Ok TX-Drop EVERYWHERE

Im going to first like my original post..

http://forum.mikrotik.com/t/tx-drop-vs-tx-drop-10gig-to-1gig/172618/1

But ummm I ended up just for the sake of it checking basically every CRS I have out in the wild.. and they span across 6.48.. 7.0.. 7.12.1… I mean everywhere lol.. and I have CRS317, CRS310, CRS328, the combo SFP/SFP+ and also the 24port one with all 10SFP (sorry not going to write out all the model numbers.. but you guys get the picture).. and THEY ALL have tx-drop counters up.. But NO FCS.. great power tx/rx levels..

I use the 10gtek SFP’s I guess.. but I mean I have like 9 of these switches in a stadium with PERFECT fiber connections.. so im a little lost here.. is there anything that can be done about these drops.. do they even mean anything lol..

But also seeing these tx-drop on copper ports.

Any insight would be nice.. id love some peace of mind.. no one likes to see “DROP” in any way shape or form when you’re looking at your switch stats.

I was once told not to worry about the TX Drops, I will search this reply…

Thank you.. I’ve been losing my mind over this ..

Find anything ?

Guess not.

Did you find anything yourself? It’s been over a year.

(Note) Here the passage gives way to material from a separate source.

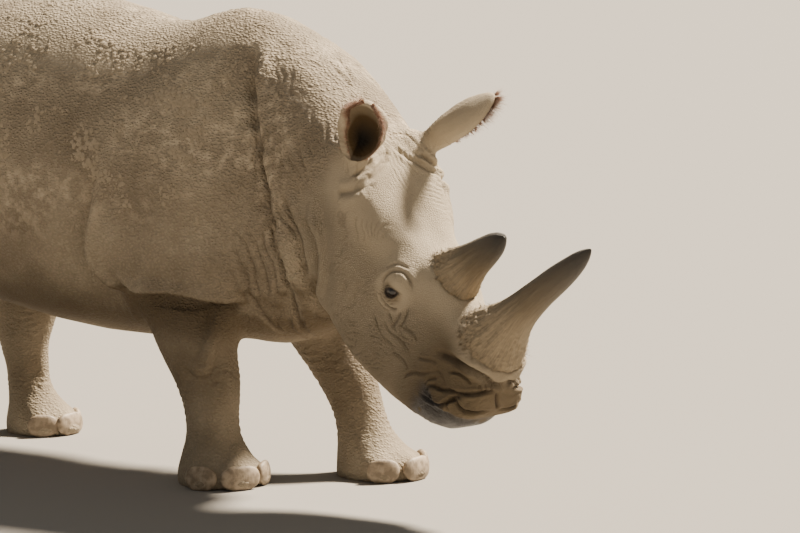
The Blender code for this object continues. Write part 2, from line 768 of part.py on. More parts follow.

I’ve been experiencing TX Drops Myself on my core switch. One of my core switches in particular also seems to become unresponsive daily. I’m concerned it’s related to the tx drops.

MikroTik gave me the following response:

To help mitigate this issue, we recommend enabling PFIFO (Packet First-In, First-Out) queues as a software-based buffering mechanism. This can improve packet queuing efficiency. Please use the following CLI commands to configure the queues:

/queue type set ethernet-default pfifo-limit=1000
/queue interface set [find where queue!=no-queue] queue=ethernet-default

>

I've been too scared to try it myself, because that would start loading up packets on the CPU rather than the switch chip. The CPU on my switch is scarily bad.